The XB-21 (now NA-21) was North American's first twin engine product and the company was determined to produce a more refined, state of the art aircraft. With development entering a rapid pace, the NA-21 was now designated the NA-40 with the first test flight scheduled for January 1939. However, the NA-40 was fitted with more powerful engines and additional improvements in March 1939. Tragically, the test flight of the prototype aircraft ended in a crash the following month. Not to be discouraged, the North American design team proceeded with a number of modifications to the NA-40, now designated the NA-62. The NA-62 design was based on a new series of USAAC requirements, for a medium bomber type capable of speeds near 300 mph with a range of 1,200 miles and a payload of 2,400 lbs. After a successful test flight in September 1939, the Air Corps accepted the NA-62 prototype with the aircraft entering production as the B-25. Due to the war in Europe in full swing, production of the B-25 accelerated with the addition of such features as the addition of anhedrals to the outer wing panels, giving the wings a gull shape, as well as an increased surface area to both tail fin panels, both measures designed to provide flight stability. Powered by two Wright R-2600-9 radial piston engines of 1,350 hp each, with a bomb load of 3,600 lbs. Though its defensive armament consisted of only three machine guns, one .30 caliber in the nose, another in the waist, with a lone .50 caliber gun in the tail, this problem would be remedied in the following model, the B-25A, which offered additional .50 caliber machine guns, as well as defensive improvements, such as self-sealing fuel tanks and an enhanced tail gunner station.

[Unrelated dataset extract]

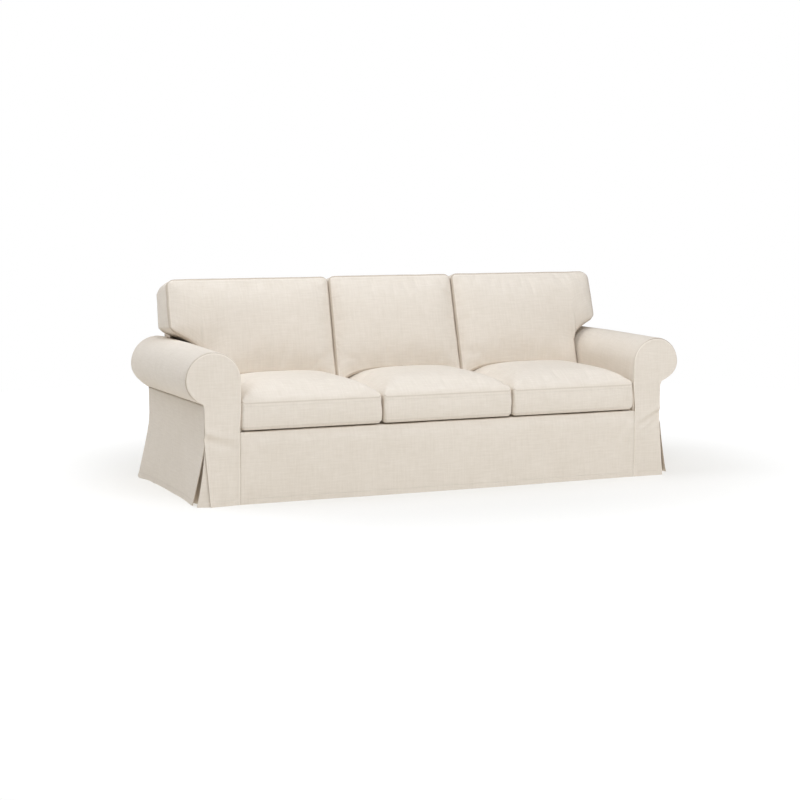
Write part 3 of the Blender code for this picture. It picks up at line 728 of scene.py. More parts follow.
def linen(name, seams):
    """A slubby plain weave. Its map "cloth" is in metres, and "stitches" holds distances to its seams."""
    scene = bpy.context.scene
    looks, sewn = scene.slipcover_cloth, scene.slipcover_sewing
    recipe = Recipe(name)
    cloth = recipe.node("ShaderNodeUVMap", {"uv_map": "cloth"})
    across = recipe.node("ShaderNodeSeparateXYZ", None, {0: cloth})
    up = across.output(1)

    warp = recipe.maths("SINE", across * (math.pi / looks.pitch))
    weft = recipe.maths("SINE", up * (math.pi / looks.pitch))
    weave = warp * weft

    long_slubs = recipe.noise(cloth, LONG_SLUBS, 1.0)
    tall_slubs = recipe.noise(cloth, TALL_SLUBS, 1.0)
    broad_weft = recipe.noise(cloth, BROAD_WEFT)
    broad_warp = recipe.noise(cloth, BROAD_WARP)
    cloudy = recipe.noise(cloth, CLOUDS)
    thick_weft = recipe.step(long_slubs, *THICK_WEFT)
    thick_warp = recipe.step(tall_slubs, *THICK_WARP)
    streaks = (broad_weft - 0.5) * STREAK_SHARES[0] + (broad_warp - 0.5) * STREAK_SHARES[1]
    slubs = thick_weft * SLUB_SHARES[0] + thick_warp * SLUB_SHARES[1]
    share = (
        LIGHT_SHARE
        + (streaks + slubs) * looks.slubs
        + (cloudy - 0.5) * CLOUD_SHARE
        + weave * WEAVE_SHARE
    )
    share = recipe.maths("MINIMUM", recipe.maths("MAXIMUM", share, 0.0), 1.0)

    stitches = recipe.node("ShaderNodeUVMap", {"uv_map": "stitches"})
    distance = recipe.node("ShaderNodeSeparateXYZ", None, {0: stitches})
    along = distance.output(1)
    from_line = recipe.maths(
        "MINIMUM", abs(distance - seams.stitched), abs(distance - (ON_HEM + sewn.hem))
    )
    from_dark = recipe.maths(
        "MINIMUM", abs(distance - seams.dark_at), abs(distance - (ON_PLAIN_SEAM + seams.dark_at))
    )
    beat = recipe.maths("FRACT", along / sewn.stitch_length)
    dash = 1 - recipe.step(abs(beat - 0.5), *STITCH_SHARE)
    thread = (1 - recipe.step(from_line, *THREAD_HALF)) * dash
    dimple = 1 - recipe.step(from_line, *DIMPLE_HALF)
    shadow = 1 - recipe.step(from_dark, *(seams.dark_width * edge for edge in SHADOW_SOFT))

    def shade(colour, factor):
        return (*[min(1.0, value * factor) for value in colour], 1.0)

    colour = recipe.blend(share, shade(looks.dark, 1.0), shade(looks.light, 1.0))
    # The cloth drawn in beside the stitching is painted darker: painted shade in its dimple.
    colour = recipe.blend(dimple * DIMPLE_SHOWS, colour, shade(looks.dark, DIMPLE_SHADE))
    # A dark line of painted shade along each seam, in the colour seam_shadow.
    colour = recipe.blend(shadow * seams.dark, colour, (*looks.seam_shadow, 1.0))
    if seams.pale > 0:
        # A pale line of painted highlight beside a seam, where its ridge would catch the light.
        ridge = 1 - recipe.step(abs(distance - seams.pale_at), *RIDGE_HALF)
        colour = recipe.blend(ridge * seams.pale, colour, shade(looks.light, RIDGE_SHADE))
    colour = recipe.blend(thread * THREAD_SHOWS, colour, shade(looks.sewing_thread, 1.0))

    height = (
        weave * looks.relief
        + (thick_weft + thick_warp * TALL_SLUB_RELIEF) * SLUB_RELIEF
        + streaks * STREAK_RELIEF
        + thread * THREAD_RELIEF
        - dimple * DIMPLE_RELIEF
    )
    bump = recipe.node("ShaderNodeBump", None, {"Strength": 1.0, "Distance": 1.0, "Height": height})
    recipe.surface({
        "Base Color": colour,
        "Roughness": ROUGHNESS - slubs * SLUB_SMOOTHNESS,
        "Normal": bump,
        "Sheen Weight": looks.sheen,
        "Sheen Roughness": 0.45,
        "Specular IOR Level": 0.25,
    })
    return recipe.material


def shared_linen(name, seams):
    return bpy.data.materials.get(name) or linen(name, seams)


def cover_cloth():
    """The panels' cloth: top-stitched, with a painted shadow in its seams and a painted highlight on the edge
    of its welts.
    """
    return shared_linen("cover_linen", SeamLook(
        stitched=sewing().seam_stitch, dark_at=0.0008, dark_width=0.0020, dark=0.36,
        pale_at=ON_WELT + 0.0020, pale=0.40,
    ))


def seat_cloth():
    """The seat cushions' cloth: a fine line of painted shade on each seam, and stitching on the boxing beside
    it.
    """
    return shared_linen("seat_linen", SeamLook(
        stitched=filling().band, dark_at=0.0, dark_width=0.0010, dark=0.24, pale_at=0.0, pale=0.0,
    ))


def back_cloth():
    """The back cushions' cloth: a deeper painted shadow on each seam, and a pale painted highlight on the
    face inside it.
    """
    return shared_linen("back_linen", SeamLook(
        stitched=filling().band, dark_at=-0.0008, dark_width=0.0044, dark=0.46,
        pale_at=-0.0092, pale=0.28,
    ))


# --- sheets ---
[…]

When the United States entered World War II in 1941 only one B-25 group was operational, and it was temporarily assigned to fly anti-submarine patrols off the east coast. The first B-25s stationed overseas operated from Egyptian bases, flying missions against Axis airfields and mechanized supply columns. Mitchells later provided ground support in Sicily and the Italian mainland and was effective in strikes against both road and rail links. These groups were the only USAAF B-25 units to operate in the European theater. In early 1943, the RAF began to update its bomber inventory, replacing older Douglas Bostons and Vickers Wellingtons with the Mitchells. These aircraft initially performed bombing raids over continental Europe, acting as supply aircraft following the Normandy invasion. A number of B-25s were also supplied to both the Royal Canadian and Soviet air forces through the Lend-Lease program .

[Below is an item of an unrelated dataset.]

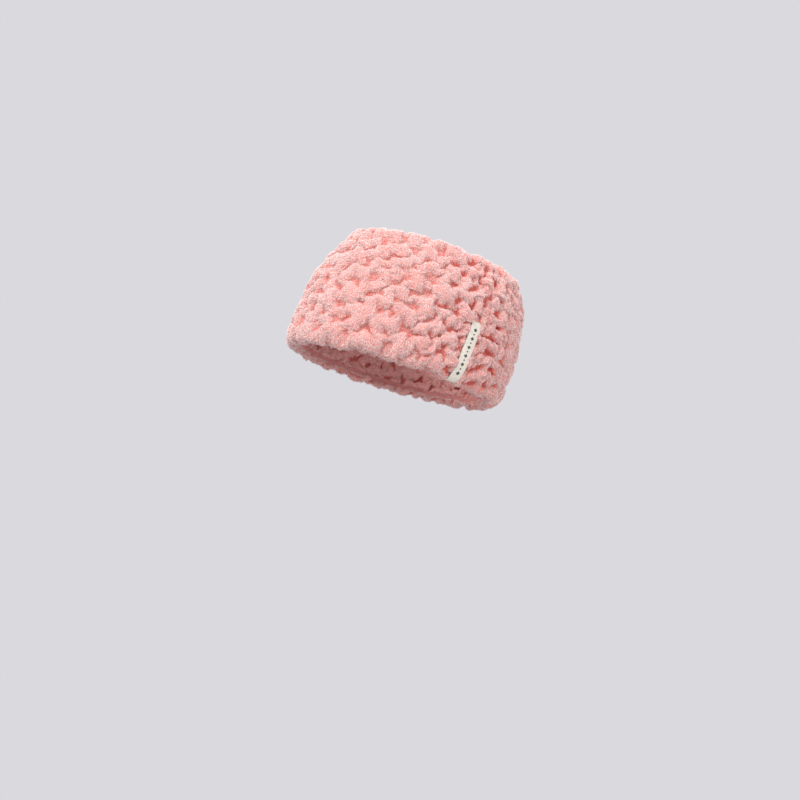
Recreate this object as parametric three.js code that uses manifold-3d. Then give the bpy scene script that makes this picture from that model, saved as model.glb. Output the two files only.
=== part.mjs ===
// Elastic terry headband, as worn: a wide, domed oval ring of two cloth layers with rows of elastic
// yarn between them, closed at both edges and joined at the two sides, with a small woven label.
// Units are millimetres and +Z is up. The wearer faces -Y, so the wearer's left side is +X.

import * as THREE from 'three';
import { mergeVertices } from 'three/addons/utils/BufferGeometryUtils.js';
import Module from 'manifold-3d';

// Overall shape. The oval is the middle of the wall at its widest, between the two cloths.
const BAND_HEIGHT = 120;
const OVAL_HALF_WIDTH = 87;
const OVAL_HALF_LENGTH = 102.5;
const DOME_IN = 27;          // how far the upper edge draws in over the crown
const LOWER_TUCK_IN = 4;     // how far the lower edge draws in under the fullest part
const CROWN_LEAN_BACK = 17;  // how far the upper edge sits behind the lower edge

// Cloth layers and what lies between them.
const OUTER_THICKNESS = 5.2;
const LINING_THICKNESS = 4.2;
const ELASTIC_DIAMETER = 1.0;
const ELASTIC_ROWS = 8;
const CLEARANCE = 0.3;
const EDGE_TURNING = 4.5;    // height of the turned edge, where the outer cloth folds over the lining
const ROW_MARGIN = 5;        // from the turned edges to the first and last elastic rows

// Side seams.
const SEAM_OPENING = 0.6;
const SEAM_THREAD_DIAMETER = 0.9;

// Woven label, in front of the wearer's left seam.
const LABEL_WIDTH = 10;
const LABEL_LENGTH = 56;
const LABEL_THICKNESS = 0.7;
const LABEL_FOOT = 2.5;      // height of its lower end
const LABEL_SEAM_DISTANCE = 11.5;   // from the seam to the label's middle, round the band
const LABEL_THREAD_DIAMETER = 0.6;
const LABEL_STITCH_INSET = 4;   // from each end of the label

const RING_STEPS = 36;       // round the whole oval
const WALL_STEPS = 9;        // up the wall's height
const YARN_SIDES = 6;

const HALF_CORE = ELASTIC_DIAMETER / 2 + CLEARANCE;
const OUTER_FACE = HALF_CORE + OUTER_THICKNESS;
const INNER_FACE = -(HALF_CORE + LINING_THICKNESS);
const LEFT_SIDE = 0;
const RIGHT_SIDE = Math.PI;

const wasm = await Module();
wasm.setup();

// The wall's drift from the oval at height z, outwards positive.
function wallDrift(z) {
  const up = z / BAND_HEIGHT;
  return -DOME_IN * up ** 3 - LOWER_TUCK_IN * (1 - up) ** 2;
}

// Layers keep their thickness square to the wall where it leans in, so they widen along the level.
function levelStretch(z) {
  const up = z / BAND_HEIGHT;
  const slope = (-3 * DOME_IN * up ** 2 + 2 * LOWER_TUCK_IN * (1 - up)) / BAND_HEIGHT;
  return Math.hypot(1, slope);
}

// A point at a bearing round the oval, a height, and a depth out from the middle of the wall.
function wallPoint(bearing, z, depth) {
  const cos = Math.cos(bearing);
  const sin = Math.sin(bearing);
  const normal = new THREE.Vector2(OVAL_HALF_LENGTH * cos, OVAL_HALF_WIDTH * sin).normalize();
  const out = wallDrift(z) + depth * levelStretch(z);
  return new THREE.Vector3(
    OVAL_HALF_WIDTH * cos + normal.x * out,
    OVAL_HALF_LENGTH * sin + normal.y * out,
    z,
  );
}

function heightsBetween(low, high, steps) {
  return Array.from({ length: steps + 1 }, (_, i) => THREE.MathUtils.lerp(low, high, i / steps));
}

// Joins the vertices that a three.js geometry repeats, so that the body is closed.
function weld(geometry) {
  geometry.deleteAttribute('normal');
  geometry.deleteAttribute('uv');
  return mergeVertices(geometry);
}

function toSolid(geometry) {
  const welded = weld(geometry);
  return new wasm.Manifold(new wasm.Mesh({
    numProp: 3,
    vertProperties: new Float32Array(welded.attributes.position.array),
    triVerts: new Uint32Array(welded.index.array),
  }));
}

function toGeometry(solid) {
  const mesh = solid.getMesh();
  const geometry = new THREE.BufferGeometry();
  geometry.setAttribute('position', new THREE.BufferAttribute(mesh.vertProperties, 3));
  geometry.setIndex(new THREE.BufferAttribute(mesh.triVerts, 1));
  geometry.computeVertexNormals();
  return geometry;
}

function moveVertices(geometry, place) {
  const position = geometry.attributes.position;
  const vertex = new THREE.Vector3();
  for (let i = 0; i < position.count; i += 1) {
    vertex.fromBufferAttribute(position, i);
    const moved = place(vertex);
    position.setXYZ(i, moved.x, moved.y, moved.z);
  }
  return geometry;
}

// Spins a cross-section, given as (depth, height) pairs, into a round ring, then bends that ring to
// the wall's oval and dome.
function ovalRing(section) {
  const blankRadius = OVAL_HALF_WIDTH;
  const profile = section.map(([depth, z]) => new THREE.Vector2(blankRadius + depth, z));
  profile.push(profile[0].clone());
  const blank = new THREE.LatheGeometry(profile, RING_STEPS).rotateX(Math.PI / 2);
  return moveVertices(blank, (vertex) => {
    const bearing = Math.atan2(vertex.y, vertex.x);
    const depth = Math.hypot(vertex.x, vertex.y) - blankRadius;
    return wallPoint(bearing, vertex.z, depth);
  });
}

// The front half faces -Y and the back half +Y; each stops short of the side seams by `setback`.
function cutHalf(ring, side, setback) {
  const reach = 2 * OVAL_HALF_LENGTH;
  const block = new THREE.BoxGeometry(2 * reach, reach, 4 * BAND_HEIGHT);
  block.translate(0, side * (reach / 2 + setback), 0);
  return toGeometry(toSolid(ring).intersect(toSolid(block)));
}

// Every piece is made upright; the band then leans back as one, its upper edge furthest.
function leanBack(geometry) {
  const slope = CROWN_LEAN_BACK / BAND_HEIGHT;
  return geometry.applyMatrix4(new THREE.Matrix4().makeShear(0, 0, 0, 0, 0, slope));
}

// Lays a small upright piece against the wall: its x is depth, its y runs round the wall.
function layOnWall(geometry, bearing) {
  const sideRadius = OVAL_HALF_LENGTH;
  return moveVertices(geometry, (vertex) => (
    wallPoint(bearing + vertex.y / sideRadius, vertex.z, vertex.x)
  ));
}

// Cross-sections, as (depth, height) pairs in order round the outline.
function outerPanelSection() {
  const faceHeights = heightsBetween(0, BAND_HEIGHT, WALL_STEPS);
  const backHeights = heightsBetween(BAND_HEIGHT - EDGE_TURNING, EDGE_TURNING, WALL_STEPS);
  return [
    ...faceHeights.map((z) => [OUTER_FACE, z]),
    [INNER_FACE, BAND_HEIGHT],
    [INNER_FACE, BAND_HEIGHT - EDGE_TURNING],
    ...backHeights.map((z) => [HALF_CORE, z]),
    [INNER_FACE, EDGE_TURNING],
    [INNER_FACE, 0],
  ];
}

function liningPanelSection() {
  const low = EDGE_TURNING + 2 * HALF_CORE;
  const high = BAND_HEIGHT - EDGE_TURNING - 2 * HALF_CORE;
  return [
    ...heightsBetween(low, high, WALL_STEPS).map((z) => [-HALF_CORE, z]),
    ...heightsBetween(high, low, WALL_STEPS).map((z) => [INNER_FACE, z]),
  ];
}

function yarnSection(depth, z) {
  return Array.from({ length: YARN_SIDES }, (_, i) => {
    const turn = 2 * Math.PI * i / YARN_SIDES;
    const radius = ELASTIC_DIAMETER / 2;
    return [depth + radius * Math.sin(turn), z - radius * Math.cos(turn)];
  });
}

const cloth = { color: 0xee9d97, roughness: 0.95, metalness: 0 };
const elastic = { color: 0xe98d86, roughness: 0.7, metalness: 0 };
const thread = { color: 0xe7908a, roughness: 0.8, metalness: 0 };
const tape = { color: 0xe6dccb, roughness: 0.85, metalness: 0 };

const headband = new THREE.Group();

function addPiece(name, geometry, finish) {
  const piece = new THREE.Mesh(leanBack(geometry), new THREE.MeshStandardMaterial(finish));
  piece.name = name;
  headband.add(piece);
}

const halves = [
  { label: 'back', side: 1 },
  { label: 'front', side: -1 },
];

function addHalfRings(name, section, setback, finish) {
  for (const { label, side } of halves) {
    addPiece(name.replace('HALF', label), cutHalf(ovalRing(section), side, setback), finish);
  }
}

function addPanels() {
  addHalfRings('outer_panel_HALF', outerPanelSection(), SEAM_OPENING / 2, cloth);
  addHalfRings('lining_panel_HALF', liningPanelSection(), SEAM_OPENING / 2, cloth);
}

function addElasticRows() {
  const setback = SEAM_THREAD_DIAMETER / 2 + CLEARANCE;
  const low = EDGE_TURNING + ROW_MARGIN;
  const rows = heightsBetween(low, BAND_HEIGHT - low, ELASTIC_ROWS - 1);
  rows.forEach((z, i) => {
    addHalfRings(`elastic_yarn_HALF_${i + 1}`, yarnSection(0, z), setback, elastic);
  });
}

function addEdgeStitches() {
  const setback = SEAM_THREAD_DIAMETER / 2 + CLEARANCE;
  const depth = -(HALF_CORE + LINING_THICKNESS / 2);
  const low = EDGE_TURNING + HALF_CORE;
  addHalfRings('lower_edge_stitch_HALF', yarnSection(depth, low), setback, thread);
  addHalfRings('upper_edge_stitch_HALF', yarnSection(depth, BAND_HEIGHT - low), setback, thread);
}

function addSeamThreads() {
  const low = EDGE_TURNING + CLEARANCE;
  const length = BAND_HEIGHT - 2 * low;
  const radius = SEAM_THREAD_DIAMETER / 2;
  for (const [name, bearing] of [['left', LEFT_SIDE], ['right', RIGHT_SIDE]]) {
    const post = new THREE.CylinderGeometry(radius, radius, length, YARN_SIDES, WALL_STEPS);
    post.rotateX(Math.PI / 2).translate(0, 0, BAND_HEIGHT / 2);
    addPiece(`side_seam_thread_${name}`, weld(layOnWall(post, bearing)), thread);
  }
}

function addLabel() {
  const bearing = LEFT_SIDE - LABEL_SEAM_DISTANCE / OVAL_HALF_LENGTH;
  const strip = new THREE.BoxGeometry(LABEL_THICKNESS, LABEL_WIDTH, LABEL_LENGTH, 1, 2, WALL_STEPS);
  const back = OUTER_FACE + CLEARANCE;
  strip.translate(back + LABEL_THICKNESS / 2, 0, LABEL_FOOT + LABEL_LENGTH / 2);
  addPiece('woven_label', weld(layOnWall(strip, bearing)), tape);

  const radius = LABEL_THREAD_DIAMETER / 2;
  const stitchLength = LABEL_WIDTH - 2;
  const stitchHeights = {
    lower: LABEL_FOOT + LABEL_STITCH_INSET,
    upper: LABEL_FOOT + LABEL_LENGTH - LABEL_STITCH_INSET,
  };
  for (const [name, z] of Object.entries(stitchHeights)) {
    const stitch = new THREE.CapsuleGeometry(radius, stitchLength, 2, YARN_SIDES, 3);
    stitch.translate(back + LABEL_THICKNESS + CLEARANCE + radius, 0, z);
    addPiece(`label_stitch_${name}`, weld(layOnWall(stitch, bearing)), thread);
  }
}

// Puts the origin under the middle of the whole band, on the plane of its lower edge.
function centreOverOrigin() {
  const middle = new THREE.Box3().setFromObject(headband).getCenter(new THREE.Vector3());
  headband.position.set(-middle.x, -middle.y, 0);
}

addPanels();
addElasticRows();
addEdgeStitches();
addSeamThreads();
addLabel();
centreOverOrigin();

export default headband;
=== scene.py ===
"""Looks of the elastic terry headband: puckered terry with its pile, elastic, threads and label."""
import math

import bpy
import numpy as np
from mathutils import Matrix, Vector


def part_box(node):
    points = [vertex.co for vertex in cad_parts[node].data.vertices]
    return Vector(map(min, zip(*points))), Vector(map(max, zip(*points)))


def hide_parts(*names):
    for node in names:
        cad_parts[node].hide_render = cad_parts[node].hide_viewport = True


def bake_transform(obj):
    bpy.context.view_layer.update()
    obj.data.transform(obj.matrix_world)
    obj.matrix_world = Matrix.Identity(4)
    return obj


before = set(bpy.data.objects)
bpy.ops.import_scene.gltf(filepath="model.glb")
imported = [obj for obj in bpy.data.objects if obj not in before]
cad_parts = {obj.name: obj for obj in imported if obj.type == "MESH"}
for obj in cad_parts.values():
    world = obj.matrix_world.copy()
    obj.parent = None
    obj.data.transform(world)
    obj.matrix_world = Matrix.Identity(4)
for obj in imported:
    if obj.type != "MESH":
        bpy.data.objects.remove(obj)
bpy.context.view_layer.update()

# ---------------------------------------------------------------- sizes, in metres
MM = 0.001
BAND_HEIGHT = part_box("outer_panel_front")[1][2]
OVAL_HALF_WIDTH = 87 * MM
OVAL_HALF_LENGTH = 102.5 * MM
PERIMETER = 2 * math.pi * math.sqrt((OVAL_HALF_WIDTH ** 2 + OVAL_HALF_LENGTH ** 2) / 2)
DOME_IN = 27 * MM                     # how far the wall leans in at the crown
LOWER_TUCK_IN = 4 * MM                # how far it tucks in at its lower edge
CROWN_LEAN_BACK = 17 * MM
OUTER_FACE = 6.0 * MM                 # depth of the CAD panels' faces, out from the middle of the wall
INNER_FACE = -5.0 * MM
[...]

The B-25 had the distinction of being the only medium bomber to operate from an aircraft carrier during World War II. Lieutenant Colonel Jimmy Doolittle, who led the raid was in need of an aircraft capable of taking off from an aircraft carrier (500 ft.) with the required bomb and fuel load. To select the desired plane, the Mitchell was pitted against another medium bomber, the Martin B-26 Marauder. The B-25 proved a better aircraft for carrier operations, as the result of a fly off between the two and the Mitchell was modified accordingly. All 16 B-25s took off from the USS Hornet in April 1942, bombing Tokyo and four other cities without loss, though only one plane landed intact in Siberia with eleven crew members lost of the original eighty. There were plans to operate Mitchells from carriers later in the war, but these never materialized.
The Mitchell made perhaps its greatest impact in the Southwest Pacific area. It was from operations in this area, that the B-25's potential as a ground attack plane developed. While the Mitchell was designed for bombing from medium altitudes, the jungle environment of the Pacific made such tactics impractical, dictating low-level approaches to targets. Another tactic tailored to the B-25 was skip bombing, in which the attacking bomber would fly just above sea level, dropping its bombs on the water at a predetermined point, bouncing into the side of an enemy ship. On land, the Mitchells made low-level runs on Japanese airfields and ground installations with the use of parafrag bombs. Such bombs allowed the B-25s to approach the target at low altitude, yet avoid their blast with the parachutes delaying ground contact until the aircraft were clear of the area. With the fragmentation feature, they were effective against both personnel and parked aircraft. While the Mitchell went through a number of modifications during the war, the most important was the gunship, or strafer version. When Maj. Gen. George Kenney took command of the Fifth Air Force in August 1942, he met a Third Attack Group maintenance officer, Major Paul Gunn, who was in the process of converting an A-20 attack bomber into a strafer plane. Gunn's conversion involved removing the bombardier's station and replacing it with four .50-caliber machine guns, with two others mounted on the sides of the fuselage. General Kenney was so impressed with Gunn's effort, that he ordered a number of both A-20s and B-25s converted as strafers. The converted B-25s had a solid nose, like the A-20s, but were armed with eight .50-caliber machine guns with two more mounted on each side of the fuselage, which proved effective for both shipping and ground attacks. Some strafers mounted a 75 mm cannon in the nose for anti-shipping missions. Though it offered a lot of firepower, the 75 mm gun had a tendency to stop the plane in mid air.
The B-25 was the most produced medium bomber of World War II. It served in all areas of the conflict from beginning to the end. The Mitchell was a versatile aircraft, as evidenced by its success in the Southwest Pacific, destroying both Japanese ships and aircraft in large numbers. Though the USAAF staff considered replacing it with the newer A-26 invader, which had a number of flaws, General Kenney wouldn't trade his Mitchells for any other medium bomber.